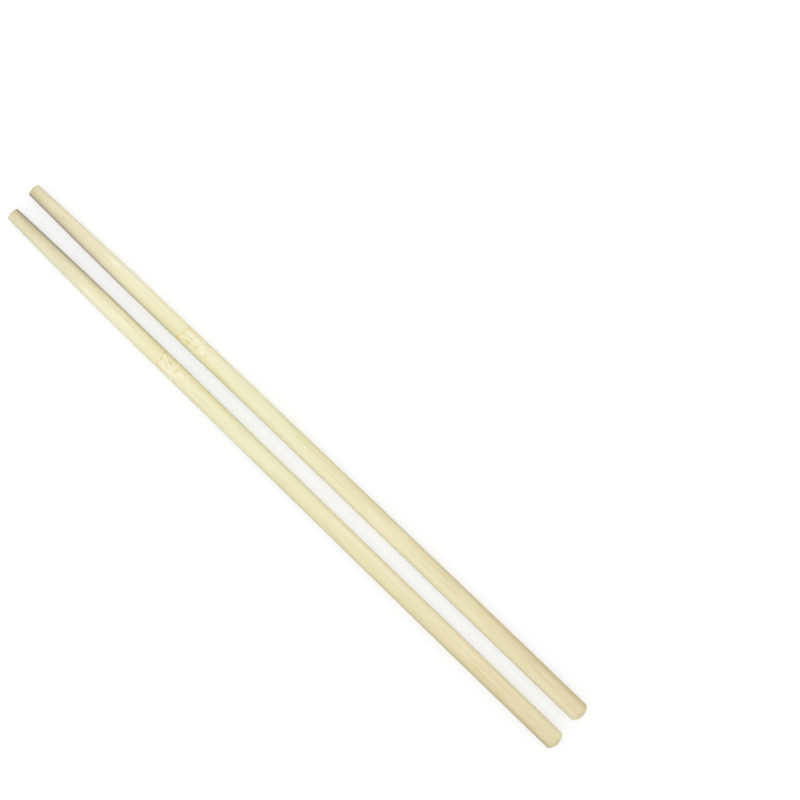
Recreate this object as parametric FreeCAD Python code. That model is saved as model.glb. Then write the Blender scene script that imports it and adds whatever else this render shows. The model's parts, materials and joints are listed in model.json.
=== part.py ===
import FreeCAD, Part

import math
import os

# A pair of round bamboo chopsticks, lying side by side on a table.
# Each stick is one length of bamboo, turned round: a straight grip at the butt, a long slight taper,
# and a steeper taper to the tip. Both ends are domed and their edges are eased.
# A joint of the bamboo crosses each stick about a third of the way up from the tip, where the wood
# swells a little under the sanding.
#
# Frame: +X runs from the tips to the butts, +Y to the stick on the right seen from the butts, +Z up.
# The origin is on the table under the middle of the pair. Sizes are in millimetres.

# One stick, with distances measured along its axis from the tip's end
stick_length = 240.0
grip_diameter = 6.55
grip_length = 40.0
shoulder_diameter = 5.84
shoulder_distance = 35.5
tip_diameter = 4.26

# Half of the length over which one taper runs into the next
grip_blend_reach = 8.0
shoulder_blend_reach = 12.0

# The domed ends, and the eased edge around each dome
butt_dome_height = 1.45
butt_edge_radius = 0.7
tip_dome_height = 0.5
tip_edge_radius = 0.3

# The bamboo's joint: the swelling's middle, length and height over the body
joint_distance = 73.7
joint_length = 10.0
joint_rise = 0.06

# How the pair lies: the distance between the two axes at each end, and how much further towards
# the tips the right stick lies
tip_spacing = 10.2
butt_spacing = 11.95
stagger = 0.5

grip_radius = grip_diameter / 2
shoulder_radius = shoulder_diameter / 2
tip_radius = tip_diameter / 2
grip_start = stick_length - grip_length
body_end = grip_start - grip_blend_reach

# Corners of the profile before they are blended, as (distance from the tip's end, radius)
tip_corner = (0.0, tip_radius)
shoulder_corner = (shoulder_distance, shoulder_radius)
grip_corner = (body_end, grip_radius)
butt_corner = (stick_length, grip_radius)


def between(start, end, distance):
    """The radius at that distance from the tip's end, on the straight line from start to end."""
    share = (distance - start[0]) / (end[0] - start[0])
    return start[1] + share * (end[1] - start[1])


def point(distance, radius):
    """A point of the profile, which is drawn in the XZ plane above the stick's axis."""
    return FreeCAD.Vector(distance, 0, radius)


def blend(before, corner, after, reach):
    """The arc that runs one taper into the next: it starts and ends that reach from their corner."""
    start = point(corner[0] - reach, between(before, corner, corner[0] - reach))
    end = point(corner[0] + reach, between(corner, after, corner[0] + reach))
    chord_radius = (start.z + end.z) / 2
    # A shallow arc passes halfway between its chord and the corner of its two tangents.
    middle = point(corner[0], (chord_radius + corner[1]) / 2)
    return Part.Arc(start, middle, end)


def joint_swelling():
    """Three arcs that rise from the body, cross the joint's crest and fall back to the body."""
    quarter = joint_length / 4

    def swollen(quarters, share_of_rise):
        distance = joint_distance + quarters * quarter
        body = between(shoulder_corner, grip_corner, distance)
        return point(distance, body + share_of_rise * joint_rise)

    return [
        Part.Arc(swollen(-2, 0), swollen(-1.5, 1 / 8), swollen(-1, 1 / 2)),
        Part.Arc(swollen(-1, 1 / 2), swollen(0, 1), swollen(1, 1 / 2)),
        Part.Arc(swollen(1, 1 / 2), swollen(1.5, 1 / 8), swollen(2, 0)),
    ]


def dome(end_distance, height, side_radius, inwards):
    """The arc of a domed end, from its top on the axis to the side of the stick, height further in."""
    sphere_radius = (side_radius**2 + height**2) / (2 * height)
    half_angle = math.asin(side_radius / sphere_radius) / 2
    middle_depth = sphere_radius * (1 - math.cos(half_angle))
    return Part.Arc(
        point(end_distance, 0),
        point(end_distance + inwards * middle_depth, sphere_radius * math.sin(half_angle)),
        point(end_distance + inwards * height, side_radius),
    )


def line(start, end):
    """A straight edge of the profile."""
    return Part.LineSegment(start, end).toShape()


def eased(dome_arc, side, radius, inwards):
    """The dome's arc and the side that starts at its rim, with an arc of that radius between them."""
    profile_plane = Part.Plane(point(0, 0), FreeCAD.Vector(0, inwards, 0))
    easing = Part.ChFi2d.FilletAPI()
    easing.init(dome_arc.toShape(), side, profile_plane)
    easing.perform(radius)
    return easing.result(dome_arc.EndPoint)


def stick_profile():
    """The closed half outline of a stick: domed tip, tapers, joint, grip, domed butt and axis."""
    tip_side_radius = between(tip_corner, shoulder_corner, tip_dome_height)
    tip_dome = dome(0.0, tip_dome_height, tip_side_radius, 1)
    shoulder = blend(tip_corner, shoulder_corner, grip_corner, shoulder_blend_reach)
    swelling = joint_swelling()
    grip = blend(shoulder_corner, grip_corner, butt_corner, grip_blend_reach)
    butt_dome = dome(stick_length, butt_dome_height, grip_radius, -1)
    edges = [
        *eased(tip_dome, line(tip_dome.EndPoint, shoulder.StartPoint), tip_edge_radius, 1),
        shoulder.toShape(),
        line(shoulder.EndPoint, swelling[0].StartPoint),
        *[arc.toShape() for arc in swelling],
        line(swelling[-1].EndPoint, grip.StartPoint),
        grip.toShape(),
        *eased(butt_dome, line(butt_dome.EndPoint, grip.EndPoint), butt_edge_radius, -1),
        line(butt_dome.StartPoint, tip_dome.StartPoint),
    ]
    return Part.Wire(Part.__sortEdges__(edges))


def stick():
    """One stick along +X, with its tip's end at the origin."""
    axis_direction = FreeCAD.Vector(1, 0, 0)
    return Part.Face(stick_profile()).revolve(point(0, 0), axis_direction, 360)


def lay_down(solid, side):
    """Lays a stick on the table: it rests on its joint's crest and on the end of its long taper.

    side is 1 for the right stick and -1 for the left one.
    """
    crest_radius = between(shoulder_corner, grip_corner, joint_distance) + joint_rise
    taper_end = body_end - grip_blend_reach
    taper_end_radius = between(shoulder_corner, grip_corner, taper_end)
    lift = math.atan2(taper_end_radius - crest_radius, taper_end - joint_distance)
    splay = math.asin((butt_spacing - tip_spacing) / 2 / stick_length)
    length_in_x = stick_length * math.cos(lift) * math.cos(splay)
    tip_end = FreeCAD.Vector(
        -length_in_x / 2 - side * stagger / 2,
        side * tip_spacing / 2,
        crest_radius * math.cos(lift) - joint_distance * math.sin(lift),
    )
    tilt = FreeCAD.Rotation(FreeCAD.Vector(0, 1, 0), -math.degrees(lift))
    turn = FreeCAD.Rotation(FreeCAD.Vector(0, 0, 1), side * math.degrees(splay))
    laid = solid.copy()
    laid.Placement = FreeCAD.Placement(tip_end, turn.multiply(tilt))
    return laid


os.makedirs("parts", exist_ok=True)
one_stick = stick()
for name, side in (("chopstick_left", -1), ("chopstick_right", 1)):
    lay_down(one_stick, side).exportStep(f"parts/{name}.step")
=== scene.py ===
import json
import math

import bpy
import numpy as np
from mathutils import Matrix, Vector


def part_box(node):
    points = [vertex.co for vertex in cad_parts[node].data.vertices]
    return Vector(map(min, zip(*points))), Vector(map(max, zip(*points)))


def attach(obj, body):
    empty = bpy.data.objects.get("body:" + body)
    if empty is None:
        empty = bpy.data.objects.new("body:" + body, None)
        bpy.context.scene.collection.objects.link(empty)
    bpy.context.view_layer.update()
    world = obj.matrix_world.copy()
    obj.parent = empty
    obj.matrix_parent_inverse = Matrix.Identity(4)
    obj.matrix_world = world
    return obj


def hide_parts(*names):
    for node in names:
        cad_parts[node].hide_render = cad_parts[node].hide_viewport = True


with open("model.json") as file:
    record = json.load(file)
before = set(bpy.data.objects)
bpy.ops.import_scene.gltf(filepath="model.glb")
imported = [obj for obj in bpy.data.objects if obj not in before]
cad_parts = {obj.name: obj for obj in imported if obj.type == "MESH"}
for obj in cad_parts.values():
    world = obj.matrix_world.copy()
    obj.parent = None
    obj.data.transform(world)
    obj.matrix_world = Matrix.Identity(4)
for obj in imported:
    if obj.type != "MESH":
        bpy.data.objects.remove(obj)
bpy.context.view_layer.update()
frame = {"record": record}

# The two chopsticks. Each is one strip split from the wall of a bamboo culm, turned to a round
# taper, domed at both ends, sanded smooth and left bare. They lie loose, one beside the other.

mm = 0.001
grip_length = 40.0 * mm
grip_blend = 8.0 * mm
shoulder_distance = 35.5 * mm
shoulder_diameter = 5.84 * mm
shoulder_blend = 12.0 * mm
tip_diameter = 4.26 * mm

butt_dome_height = 1.45 * mm
butt_edge_radius = 0.7 * mm
tip_dome_height = 0.5 * mm
tip_edge_radius = 0.3 * mm

# The joint of the bamboo: a swelling, highest on the side that faces the other stick, with the
# scar of the leaf sheath round its tip side
joint_distance = 73.7 * mm
joint_length = 10.0 * mm
joint_rise = 0.06 * mm
joint_lean = 0.05 * mm
scar_distance = 65.8 * mm
scar_slant = 0.5 * mm
scar_stain_width = 0.55 * mm
scar_groove_width = 0.33 * mm
scar_groove_depth = 0.00225 * mm

# What turning and sanding leave: a bow along the stick, a section that isn't quite round and turns
# as it goes along, a wavering side, and the fibres' ribs, long and short. Their heights wander from
# one random value to the next, so far along the stick and so many times round it.
bow = 0.15 * mm
out_of_round = 0.018 * mm
section_turn = 2.5 * math.pi
waver = 0.022 * mm
waver_length = 17 * mm
wavers_round = 5
long_rib = 0.009 * mm
long_rib_length = 14 * mm
long_ribs_round = 64
short_rib = 0.0054 * mm
short_rib_length = 5 * mm
short_ribs_round = 36

# How far round a fibre strays where it crosses the joint, in radians, and how that wanders
tangle = 0.14
tangle_length = 1.7 * mm
tangles_round = 11

# Each end's cut face gives way to the turned side between these shares of the radius
cut_edge = (0.6, 0.98)

# The starts of the random heights of each stick, and of the stains under both
height_seeds = {"left": 11, "right": 12}
stain_seed = 7

rows_round = 128
rows_to_joint = 105
rows_over_joint = 130
rows_to_butt = 310
rows_in_dome = 16


def side_radius(distance, grip_radius, length):
    """The radius of the side at a distance from the tip's end.

    Straight tapers run from the tip to the shoulder and on to the grip, which is straight. Where
    two meet, a parabola rounds the corner: it adds the change of slope times the square of the
    reach that is left, over four times the reach.
    """
    corners = np.array([0, shoulder_distance, length - grip_length - grip_blend, length])
    radii = np.array([tip_diameter / 2, shoulder_diameter / 2, grip_radius, grip_radius])
    radius = np.interp(distance, corners, radii)
    changes = np.diff(np.diff(radii) / np.diff(corners))
    for corner, reach, change in zip(corners[1:3], (shoulder_blend, grip_blend), changes):
        left = np.clip(reach - np.abs(distance - corner), 0, None)
        radius = radius + change * left**2 / (4 * reach)
    return radius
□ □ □
Each line from the one holding "one_stick = stick()" to the one holding "# taper, domed", those two included, is to be transcribed exactly, and no other line.

## ANSWER TO THIS PROBLEM
one_stick = stick()
for name, side in (("chopstick_left", -1), ("chopstick_right", 1)):
    lay_down(one_stick, side).exportStep(f"parts/{name}.step")
=== scene.py ===
import json
import math

import bpy
import numpy as np
from mathutils import Matrix, Vector


def part_box(node):
    points = [vertex.co for vertex in cad_parts[node].data.vertices]
    return Vector(map(min, zip(*points))), Vector(map(max, zip(*points)))


def attach(obj, body):
    empty = bpy.data.objects.get("body:" + body)
    if empty is None:
        empty = bpy.data.objects.new("body:" + body, None)
        bpy.context.scene.collection.objects.link(empty)
    bpy.context.view_layer.update()
    world = obj.matrix_world.copy()
    obj.parent = empty
    obj.matrix_parent_inverse = Matrix.Identity(4)
    obj.matrix_world = world
    return obj


def hide_parts(*names):
    for node in names:
        cad_parts[node].hide_render = cad_parts[node].hide_viewport = True


with open("model.json") as file:
    record = json.load(file)
before = set(bpy.data.objects)
bpy.ops.import_scene.gltf(filepath="model.glb")
imported = [obj for obj in bpy.data.objects if obj not in before]
cad_parts = {obj.name: obj for obj in imported if obj.type == "MESH"}
for obj in cad_parts.values():
    world = obj.matrix_world.copy()
    obj.parent = None
    obj.data.transform(world)
    obj.matrix_world = Matrix.Identity(4)
for obj in imported:
    if obj.type != "MESH":
        bpy.data.objects.remove(obj)
bpy.context.view_layer.update()
frame = {"record": record}

# The two chopsticks. Each is one strip split from the wall of a bamboo culm, turned to a round
# taper, domed at both ends, sanded smooth and left bare. They lie loose, one beside the other.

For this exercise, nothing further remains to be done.